--- START Provided records ---
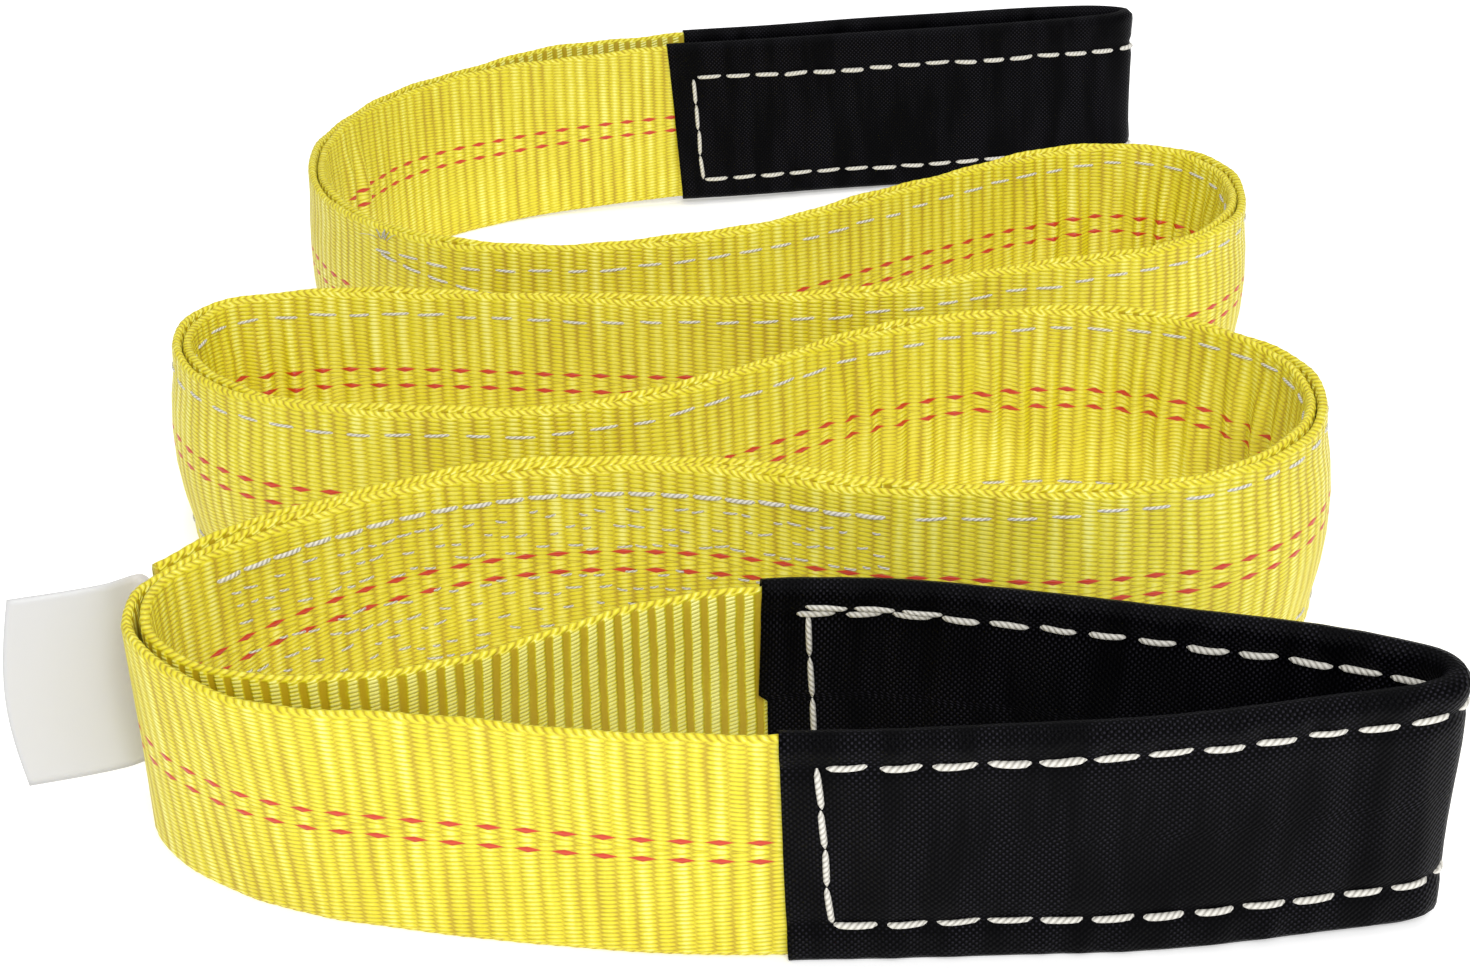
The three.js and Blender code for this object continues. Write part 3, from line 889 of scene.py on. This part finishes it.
def tag_points(along, up):
    """The middle of the tag's sheet, by shares of its length and its height."""
    lengths = along * tag_travel[-1]
    place = np.stack([np.interp(lengths, tag_travel, tag_route[:, k]) for k in (0, 1)], axis=-1)
    side = np.stack([np.interp(lengths, tag_travel, tag_left[:, k]) for k in (0, 1)], axis=-1)
    free = ease((along - 0.35) / 0.65)
    bow = 1.2 * free * np.sin(np.pi * up) - 0.8 * free * up
    place = place + side * bow[:, None]
    rounding = 2.0 * (1 - up) + 2.6 * np.sin(np.pi * up)
    place[:, 0] = place[:, 0] - ease(along) * rounding
    heights = TAG_BOTTOM + TAG_HEIGHT * up
    return np.concatenate([place, heights[:, None]], axis=-1) * MM


bm = bmesh.new()
uv = bm.loops.layers.uv.new("tag")
place_grid(bm, TAG_COLUMNS, TAG_ROWS, tag_points)
tag = finished_piece(bm, "tag_sheet")
wall = tag.modifiers.new("wall", "SOLIDIFY")
wall.thickness = TAG_SHEET * MM
wall.offset = 0

material, wiring, shader = new_material("milky_vinyl")
texture_place = wiring.add("ShaderNodeTexCoord").outputs["UV"]
apart = wiring.add("ShaderNodeSeparateXYZ", Vector=texture_place)
cloud = wiring.add("ShaderNodeTexNoise", Vector=texture_place, Scale=3.0, Detail=3.0)
near_root = wiring.between(apart.outputs[0], 0.25, 0.6, 1.0, 0.0)
warmth = wiring.math("MULTIPLY", near_root, cloud.outputs[0])
MILK = (0.60, 0.60, 0.61, 1)
WARM_MILK = (0.66, 0.58, 0.46, 1)
wiring.feed(shader.inputs["Base Color"], wiring.mix(warmth, MILK, WARM_MILK))
shader.inputs["Roughness"].default_value = 0.35
shader.inputs["Alpha"].default_value = 0.85
shader.inputs["Specular IOR Level"].default_value = 0.4
tag.data.materials.append(material)
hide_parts("tag")
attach(tag, "root")

# Floor and light: a wide white floor under soft, even light from all round, with one
# softbox in front and one above.

FLOOR_SIZE = 40
bpy.ops.mesh.primitive_plane_add(size=FLOOR_SIZE)
floor = bpy.context.object
floor.name = "floor"
material, wiring, shader = new_material("white_floor")
shader.inputs["Base Color"].default_value = (0.93, 0.93, 0.93, 1)
shader.inputs["Roughness"].default_value = 0.9
shader.inputs["Emission Color"].default_value = (1, 1, 1, 1)
shader.inputs["Emission Strength"].default_value = 0.34
floor.data.materials.append(material)

world = bpy.data.worlds.new("studio")
world.use_nodes = True
world.node_tree.nodes["Background"].inputs["Color"].default_value = (1, 1, 1, 1)
world.node_tree.nodes["Background"].inputs["Strength"].default_value = 0.59
bpy.context.scene.world = world


def softbox(name, place, aim, size, power):
    """A round area light that faces the point aimed at."""
    data = bpy.data.lights.new(name, "AREA")
    data.shape = "DISK"
    data.size = size
    data.energy = power
    light = bpy.data.objects.new(name, data)
    light.location = place
    light.rotation_euler = (Vector(aim) - Vector(place)).to_track_quat("-Z", "Y").to_euler()
    bpy.context.collection.objects.link(light)


softbox("front_light", (0.15, -1.4, 1.1), (0, 0, 0.02), 0.9, 18)
softbox("top_light", (0.3, 0.2, 1.6), (0, 0, 0.02), 1.0, 9)
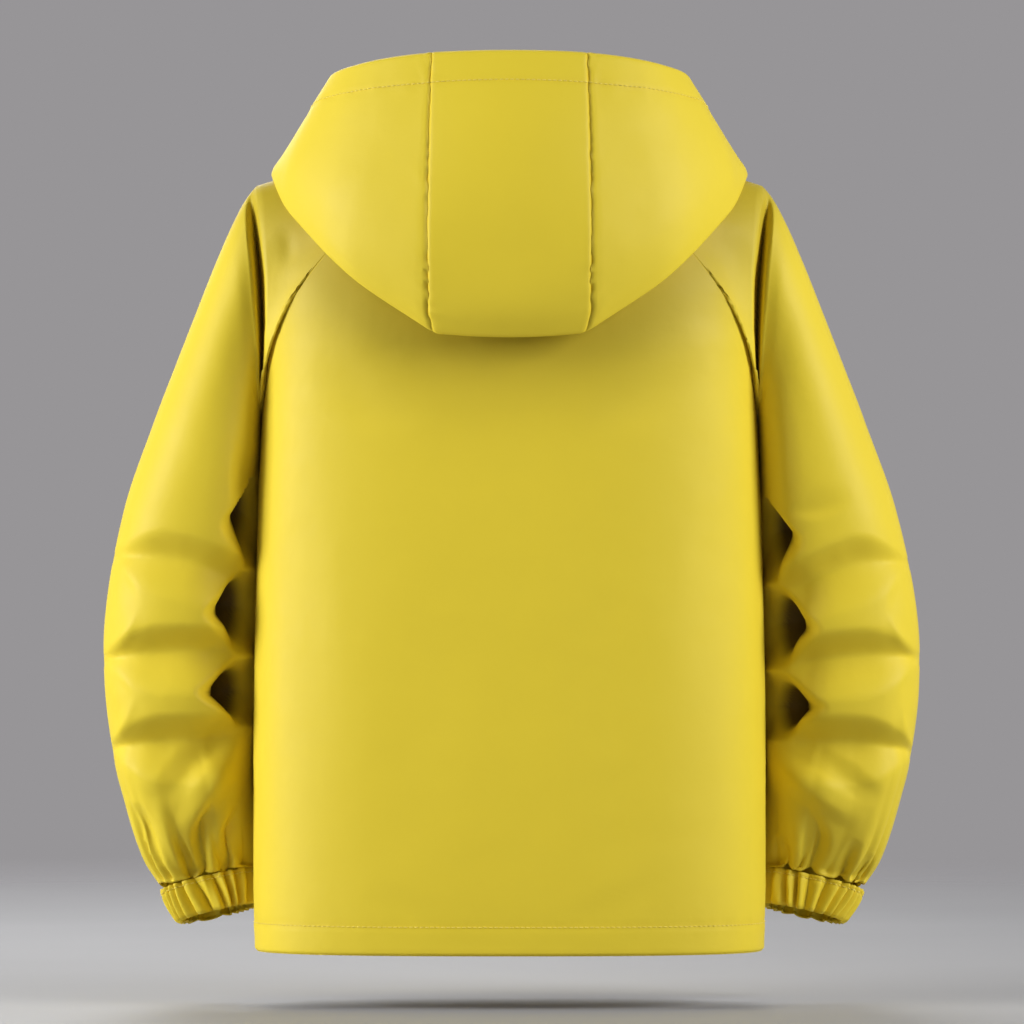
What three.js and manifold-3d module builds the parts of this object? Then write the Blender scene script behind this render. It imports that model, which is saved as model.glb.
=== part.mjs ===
--- END Provided records ---
Leave out every line before the one containing "What three.js and"; set down that line and all remaining lines of the material exactly.

What three.js and manifold-3d module builds the parts of this object? Then write the Blender scene script behind this render. It imports that model, which is saved as model.glb.
=== part.mjs ===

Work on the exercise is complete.